Tales from the Dark 2 (李碧華鬼魅系列: 奇幻夜 (Li Bihua's Ghost Series: Fantasy Night)) is a 2013 Hong Kong horror anthology film directed by Gordon Chan, Lawrence Ah Mon and Teddy Robin. A sequel to Tales from the Dark 1, the film is also divided into three segments based on short stories by Lilian Lee. The first part, titled Pillow (枕妖), starred Fala Chen as an insomniac woman who purchases a cursed pillow after the apparent disappearance of her boyfriend (Gordon Lam). The second part, Hide and Seek (迷藏), is about a group of youngsters who return to their old primary school to play hide-and-seek at night. The final part, Black Umbrella (黑傘), starred Teddy Robin as an umbrella-carrying man who encounters lowlifes as he travels along the streets of Hong Kong late at night. The film was released on 8 August 2013, about four weeks after the release of the first film.

== Plot ==
- Pillow
Ching-yi is a nurse who struggles with insomnia after her boyfriend Ho-hong leaves her and disappears following a quarrel between them. After buying a new pillow stuffed with aromatic herbs, she finally manages to fall asleep and starts having dreams of herself having sex with Ho-hong. Over time, the more she uses the pillow, the more her health degenerates. It turns out that Ching-yi had accidentally stabbed Ho-hong in the neck and killed him during the quarrel. She had then cleaned and vacuum-sealed his body in a bag before hiding it in the closet. The man whom Ching-yi has been having sex with in her dreams is actually an incubus-like demon in disguise as her dead boyfriend and he has been draining her "life force". One day, after receiving a mysterious tip-off, security officers force their way into the apartment and find Ching-yi in critical condition.

- Hide and Seek
A group of youngsters visit the old primary school which they graduated from. The school is about to be demolished and has been completely abandoned except for the old caretaker still living there. Ignoring the caretaker's warning to leave before dark, they play a variation of hide-and-seek around the campus and unknowingly attract the attention of the ghosts haunting the school. It is revealed at the end that all the youngsters had been lost to the netherworld and did not survive that night.

- Black Umbrella
Uncle Lam, a short elderly man carrying a black umbrella, travels along the streets at night during the Ghost Festival. For each good deed he does, he carves a mark on the umbrella handle. He saves a woman from getting knocked down by a bus, alerts the police to a thug beating up a man, and lectures a young robber attempting to rob him and a minibus driver.
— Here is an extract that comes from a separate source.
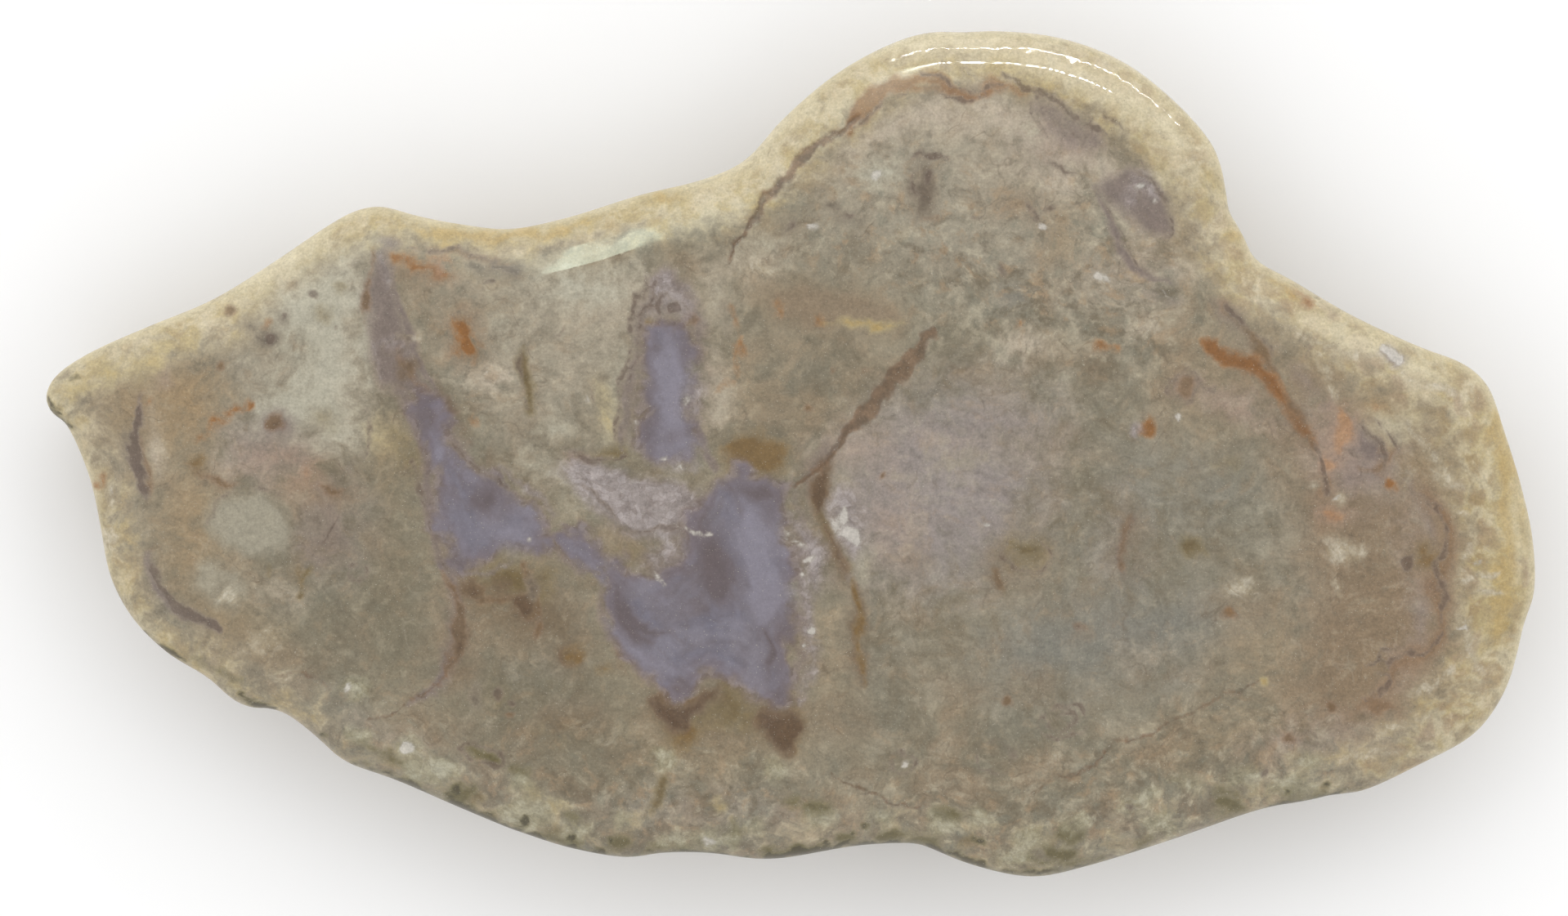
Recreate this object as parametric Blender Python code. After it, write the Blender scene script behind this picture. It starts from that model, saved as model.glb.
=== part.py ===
"""A cut and polished slab of dinosaur coprolite, lying on its sawn back.

Metres, +Z up. The origin lies under the middle of the slab's bounding box, on the surface that the
slab rests on. X runs along the slab's length, and Y across it, towards the round lobe.
"""

import math

import bmesh
import bpy
from mathutils import Vector, noise
from mathutils.geometry import delaunay_2d_cdt

MM = 0.001
UP = Vector((0.0, 0.0, 1.0))

# Driving dimensions, in millimetres.
THICKNESS = 12.0  # back to the top of the crown, over the middle of the slab
GIRTH_HEIGHT = 8.8  # mean height of the widest section, which is the outline seen from above
GIRTH_SWELL = 0.7  # how far the girth wanders up and down
GIRTH_SPACING = 17.0  # typical distance between its high and low stretches
SHOULDER_WIDTH = 4.6  # the polished shoulder, from the outline in to the face
SHOULDER_POWER = 2.0  # 2 is a quarter ellipse, and more is squarer
UNDERCUT = 3.4  # how far the side leans in below the girth, down to the back
UNDERCUT_ROUNDNESS = 0.65  # 0 leans in straight, and 1 is a quarter ellipse
BACK_BEVEL = 0.5  # the broken edge round the sawn back
END_DROP = 1.3  # how much lower the crown is at the slab's ends than over its middle
SIDE_DROP = 0.6  # and at its long sides
HALF_LENGTH = 51.0
HALF_WIDTH = 29.0

# Natural skin on the side below the girth: broad lumps, with small ones on them.
LUMPS = ((0.9, 6.5), (0.35, 2.6))  # height and spacing of each size
LUMPS_LOW = 1.5  # 1 puts the largest lumps half way down the side, and more puts them lower
NOISE_ORIGIN = Vector((3.1, 7.4, 1.9))

# Mesh resolution.
OUTLINE_POINTS = 230
SHOULDER_RINGS = 7
SIDE_RINGS = 9
FACE_GRID = 4.0  # spacing of the points inside the crown
CURVE_STEPS = 12  # points per stretch of the outline's curve, before it is spaced evenly
INSET_STEP = 0.2
INSET_RELAX = 0.2
SHARP_ANGLE = 40.0  # degrees between faces that meet in a crisp edge, as round the sawn back

# The slab's outline at its girth, clockwise seen from above.
# Every point is a place where the edge turns; a smooth curve joins them.
OUTLINE = (
    # nose
    (-51.0, 3.8), (-50.5, 5.1), (-48.5, 6.6),
    # upper left flank
    (-44.0, 8.7), (-39.5, 10.6), (-35.1, 13.3), (-31.2, 15.9),
    # crest
    (-29.7, 16.7), (-28.1, 17.0), (-25.5, 16.3),
    # saddle
    (-22.2, 15.7), (-19.3, 15.4), (-15.5, 16.1), (-10.4, 17.7), (-5.9, 18.8),
    # foot of the lobe
    (-3.5, 19.8), (-2.3, 20.8),
    # lobe
    (-0.8, 22.6), (3.0, 25.9), (7.2, 28.2), (9.7, 28.9), (12.0, 28.9), (14.2, 29.0), (18.7, 28.5),
    (23.2, 26.7), (27.6, 22.9), (29.2, 20.7), (29.9, 18.0),
    # the two notches beside the lobe
    (30.0, 16.8), (31.0, 15.1), (31.8, 13.4),
    # upper right flank
    (34.4, 11.9), (38.9, 9.3), (43.3, 7.3),
    # right shoulder
    (46.3, 6.1), (47.8, 4.7), (48.9, 1.7),
    # right flank
    (50.1, -2.2), (50.9, -5.9), (51.0, -9.5), (50.3, -11.7), (49.8, -14.0),
    # heel
    (49.0, -16.4), (47.0, -19.2), (43.3, -21.3), (39.1, -23.2),
    # lower right
    (37.2, -23.4), (35.5, -23.8), (32.6, -24.3), (26.0, -26.6), (20.4, -28.3),
    # belly lobe
    (16.6, -29.0), (12.5, -28.2), (10.2, -27.3), (9.1, -26.8),
    # belly
    (5.3, -26.8), (-1.5, -27.8), (-5.5, -27.4), (-9.0, -27.4), (-11.0, -27.7), (-14.9, -27.1),
    (-18.3, -26.0), (-22.7, -24.3), (-27.2, -22.4),
    # lower left ledges
    (-30.7, -21.1), (-31.7, -20.2), (-32.5, -19.4), (-35.2, -17.5), (-36.5, -17.5),
    (-38.1, -16.9), (-39.8, -15.4),
    # left flank
    (-42.6, -13.7), (-45.0, -11.3), (-46.5, -8.5), (-47.3, -4.5), (-47.9, -1.8), (-49.0, 1.0),
    (-49.6, 2.1), (-50.5, 2.7),
)


def clear_scene():
    for obj in list(bpy.data.objects):
        bpy.data.objects.remove(obj, do_unlink=True)


def stone_material():
    """Waxy polished chalcedony, olive grey as a whole."""
    material = bpy.data.materials.new("polished_coprolite")
    material.use_nodes = True
    shader = material.node_tree.nodes["Principled BSDF"]
    shader.inputs["Base Color"].default_value = (0.28, 0.24, 0.17, 1.0)
    shader.inputs["Roughness"].default_value = 0.2
    shader.inputs["Metallic"].default_value = 0.0
    return material


def curve_through(points):
    """A closed centripetal Catmull-Rom curve through points, as a list of 2D vectors."""
    corners = [Vector(p) for p in points]
    count = len(corners)
    curve = []
    for i in range(count):
        p0, p1, p2, p3 = (corners[(i + k) % count] for k in (-1, 0, 1, 2))
        t1 = math.sqrt((p1 - p0).length)
        t2 = t1 + math.sqrt((p2 - p1).length)
        t3 = t2 + math.sqrt((p3 - p2).length)
        for step in range(CURVE_STEPS):
            t = t1 + (t2 - t1) * step / CURVE_STEPS
            a1 = p0.lerp(p1, t / t1)
            a2 = p1.lerp(p2, (t - t1) / (t2 - t1))
            a3 = p2.lerp(p3, (t - t2) / (t3 - t2))
            b1 = a1.lerp(a2, t / t2)
            b2 = a2.lerp(a3, (t - t1) / (t3 - t1))
            curve.append(b1.lerp(b2, (t - t1) / (t2 - t1)))
    return curve


def spaced_evenly(curve, count):
    """The closed curve again, as count points at equal steps along it."""
    closed = curve + [curve[0]]
    lengths = [0.0]
    for a, b in zip(closed, closed[1:]):
        lengths.append(lengths[-1] + (b - a).length)
    spaced = []
    i = 0
    for k in range(count):
        along = lengths[-1] * k / count
        while lengths[i + 1] < along:
            i += 1
        share = (along - lengths[i]) / (lengths[i + 1] - lengths[i])
        spaced.append(closed[i].lerp(closed[i + 1], share))
    return spaced


def inward_normals(ring):
    """The unit normals of a clockwise ring, pointing to its inside."""
    normals = []
    for i in range(len(ring)):
        along = ring[(i + 1) % len(ring)] - ring[i - 1]
        normals.append(Vector((along.y, -along.x)).normalized())
    return normals


def inset(ring, distance):
    """The ring moved inwards by distance, in small relaxed steps, so that it never crosses itself."""
    steps = math.ceil(distance / INSET_STEP)
    for _ in range(steps):
        moved = [p + n * (distance / steps) for p, n in zip(ring, inward_normals(ring))]
        middles = [(moved[i - 1] + moved[(i + 1) % len(moved)]) / 2 for i in range(len(moved))]
        ring = spaced_evenly([p.lerp(m, INSET_RELAX) for p, m in zip(moved, middles)], len(ring))
    return ring


def nested(ring, distances):
    """The rings at these growing distances inside ring, each one moved on from the one before."""
    rings = []
    reached = 0.0
    for distance in distances:
        ring = inset(ring, distance - reached)
        reached = distance
        rings.append(ring)
    return rings


def crown_height(p):
    """Height of the polished face, a very low dome, over a point of the plan."""
    return THICKNESS - END_DROP * (p.x / HALF_LENGTH) ** 2 - SIDE_DROP * (p.y / HALF_WIDTH) ** 2


def girth_height(p):
    return GIRTH_HEIGHT + GIRTH_SWELL * noise.noise(p.to_3d() / GIRTH_SPACING + NOISE_ORIGIN)


def skin_lump(place):
    """How far the skin stands out at a place on the side."""
    return sum(height * noise.noise(place / spacing + NOISE_ORIGIN) for height, spacing in LUMPS)


def shoulder_rings(outline):
    """The rings from the girth up over the polished shoulder to the edge of the face."""
    turns = [math.pi / 2 * k / SHOULDER_RINGS for k in range(SHOULDER_RINGS + 1)]
    shares = [1 - math.cos(turn) for turn in turns]
    rings = []
    for share, plan in zip(shares, nested(outline, [SHOULDER_WIDTH * s for s in shares])):
        rise = (1 - (1 - share) ** SHOULDER_POWER) ** (1 / SHOULDER_POWER)
        heights = [girth_height(p) * (1 - rise) + crown_height(p) * rise for p in plan]
        rings.append([p.to_3d() + UP * height for p, height in zip(plan, heights)])
    return rings


def side_rings(outline):
    """The rings from just below the girth down the lumpy side, and then the sawn back's own edge."""
    shares = [k / SIDE_RINGS for k in range(1, SIDE_RINGS + 1)]
    leans = [1 - math.sqrt(1 - share * share) for share in shares]
    reach = UNDERCUT - BACK_BEVEL
    depths = [reach * (s + (lean - s) * UNDERCUT_ROUNDNESS) for s, lean in zip(shares, leans)]
    rings = []
    for share, plan in zip(shares, nested(outline, depths)):
        fade = math.sin(math.pi * share**LUMPS_LOW)
        ring = []
        for p, inward in zip(plan, inward_normals(plan)):
            height = girth_height(p) + (BACK_BEVEL - girth_height(p)) * share
            place = p.to_3d() + UP * height
            ring.append(place - inward.to_3d() * skin_lump(place) * fade)
        rings.append(ring)
    rings.append([p.to_3d() for p in inset(outline, UNDERCUT)])
    return rings


def is_inside(p, ring):
    """Whether a line going right from p crosses the closed ring an odd number of times."""
    crossings = 0
    for a, b in zip(ring, ring[1:] + ring[:1]):
        if (a.y > p.y) != (b.y > p.y):
            crossings += p.x < a.x + (b.x - a.x) * (p.y - a.y) / (b.y - a.y)
    return crossings % 2 == 1


def crown_points(edge):
    """Plan points on a square grid inside the edge of the face, and clear of it."""
    clear = inset(edge, FACE_GRID / 2)
    columns = range(-math.ceil(HALF_LENGTH / FACE_GRID), math.ceil(HALF_LENGTH / FACE_GRID))
    rows = range(-math.ceil(HALF_WIDTH / FACE_GRID), math.ceil(HALF_WIDTH / FACE_GRID))
    grid = [Vector((column * FACE_GRID, row * FACE_GRID)) for column in columns for row in rows]
    return [p for p in grid if is_inside(p, clear)]


def add_crown(shape, rim):
    """Fill the polished face inside rim, a loop of vertices, with evenly sized triangles."""
    edge = [(vertex.co / MM).to_2d() for vertex in rim]
    middle = crown_points(edge)
    loop = list(range(len(edge)))
    triangles = delaunay_2d_cdt(edge + middle, [], [loop[::-1]], 1, 1e-6)[2]
    vertices = rim + [shape.verts.new((p.to_3d() + UP * crown_height(p)) * MM) for p in middle]
    for triangle in triangles:
        shape.faces.new([vertices[i] for i in triangle])


def coprolite():
    """The slab: bands of faces from the sawn back up to the face, a flat back and a domed crown."""
    outline = spaced_evenly(curve_through(OUTLINE), OUTLINE_POINTS)
    rings = side_rings(outline)[::-1] + shoulder_rings(outline)
    shape = bmesh.new()
    loops = [[shape.verts.new(p * MM) for p in ring] for ring in rings]
    for low, high in zip(loops, loops[1:]):
        for i in range(len(low)):
            j = (i + 1) % len(low)
            shape.faces.new((low[j], low[i], high[i], high[j]))
    back = shape.faces.new(loops[0])
    bmesh.ops.triangulate(shape, faces=[back])
    add_crown(shape, loops[-1])
    bmesh.ops.recalc_face_normals(shape, faces=shape.faces)
    mesh = bpy.data.meshes.new("coprolite")
    shape.to_mesh(mesh)
    shape.free()
    mesh.shade_smooth()
    mesh.set_sharp_from_angle(angle=math.radians(SHARP_ANGLE))
    mesh.materials.append(stone_material())
    slab = bpy.data.objects.new("coprolite", mesh)
    bpy.context.scene.collection.objects.link(slab)


clear_scene()
coprolite()
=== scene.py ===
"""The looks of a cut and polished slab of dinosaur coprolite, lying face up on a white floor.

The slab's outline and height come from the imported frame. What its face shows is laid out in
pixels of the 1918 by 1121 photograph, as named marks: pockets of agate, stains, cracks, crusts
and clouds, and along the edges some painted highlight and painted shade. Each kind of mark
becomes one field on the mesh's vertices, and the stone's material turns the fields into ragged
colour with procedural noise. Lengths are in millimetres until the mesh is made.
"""

import math

import bmesh
import bpy
import numpy as np
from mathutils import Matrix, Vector, kdtree, noise
from mathutils.geometry import delaunay_2d_cdt


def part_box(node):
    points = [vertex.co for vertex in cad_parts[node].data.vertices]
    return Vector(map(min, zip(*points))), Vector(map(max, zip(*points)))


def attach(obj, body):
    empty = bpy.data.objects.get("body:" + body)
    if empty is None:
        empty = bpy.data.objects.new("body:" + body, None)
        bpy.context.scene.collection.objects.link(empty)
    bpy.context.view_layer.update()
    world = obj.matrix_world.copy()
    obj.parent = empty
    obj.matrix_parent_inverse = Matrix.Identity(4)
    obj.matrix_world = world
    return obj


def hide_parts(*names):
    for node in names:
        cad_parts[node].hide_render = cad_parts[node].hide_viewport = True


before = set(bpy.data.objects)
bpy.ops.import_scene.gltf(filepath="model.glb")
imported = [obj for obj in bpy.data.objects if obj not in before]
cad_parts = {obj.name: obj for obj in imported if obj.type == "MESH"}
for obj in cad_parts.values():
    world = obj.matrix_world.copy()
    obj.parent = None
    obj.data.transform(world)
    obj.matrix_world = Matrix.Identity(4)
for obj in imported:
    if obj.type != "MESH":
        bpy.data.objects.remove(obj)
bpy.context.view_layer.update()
NODE = "coprolite"
_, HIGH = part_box(NODE)
MM = 0.001

# The photograph's scale at the height of the girth, and the pixel over the slab's origin.
MM_PER_PIXEL = 0.056
CENTRE_PIXEL = np.array([966.0, 555.0])
PHOTO_WIDTH, PHOTO_HEIGHT = 1918.0, 1121.0

# The slab's profile, as in its solid.
CROWN = HIGH.z / MM
GIRTH_HEIGHT = 8.8
GIRTH_SWELL = 0.7
GIRTH_SPACING = 17.0
SHOULDER_WIDTH = 4.6
UNDERCUT = 3.4
UNDERCUT_ROUNDNESS = 0.65
BACK_BEVEL = 0.5
END_DROP = 1.3
SIDE_DROP = 0.6
LUMPS = ((0.9, 6.5), (0.35, 2.6))
LUMPS_LOW = 1.5
NOISE_ORIGIN = Vector((3.1, 7.4, 1.9))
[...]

Later, he encounters Jenny, a prostitute who tricks him into accompanying her to her apartment after pretending to sprain her foot. When he declines her services, she turns nasty and tries to extort money from him. He attempts to leave but she screams for help from her bodyguard, who turns out to be the thug whom Lam confronted earlier. Cornered and about to be attacked, Lam reveals his true identity as a demonic creature. He kills both of them and devours Jenny's innards, much to the horror of those whom enter the room and witness it.

== Cast ==

- Pillow
- Fala Chen as Chow Ching-yi
- Gordon Lam as Yun Ho-hong
- Tony Ho as Dr Kwan
- Joman Chiang as Mabel
- Lam Chiu-wing as the shop owner
- Ian Yim as a policeman
- Crystal Black as a policewoman

- Hide and Seek
- Chan Fat-kuk as Fatty Keung
- Kaki Sham as Char-siu
- Kiki Tam as Ceci
- Pam Cheung as Princess
- Ronny Yuen as Tat
- Tong Kit-leung as C Hing
- Wong Yat-ho as Sissy
- Jacqueline Chan as Little Bo
- Eric Leung as Mr Lee
- Lai Hon-chi as Uncle Chan
- Lam Suk-ching as the principal
- Chan Lai-ling as Fatty Keung's mother

- Black Umbrella
- Teddy Robin as Uncle Lam
- Aliza Mo as Jenny
- Cheung Kwok-keung as the minibus driver
- Kelvin Kwan as the young robber
- Vincent Wan as the thug
- Lana Wong as the woman in red
- Yick Tin-hung as Keung

==Reception==
In Film Business Asia, Derek Elley gave it a 5 out of 10 and said that "two strong stories bookend a weak central one." In The Hollywood Reporter, Clarence Tsui said the "three half-hour horror shorts attain uneven levels of scary moments, with Lawrence Lau’s old-school shock-and-awe approach coming out tops."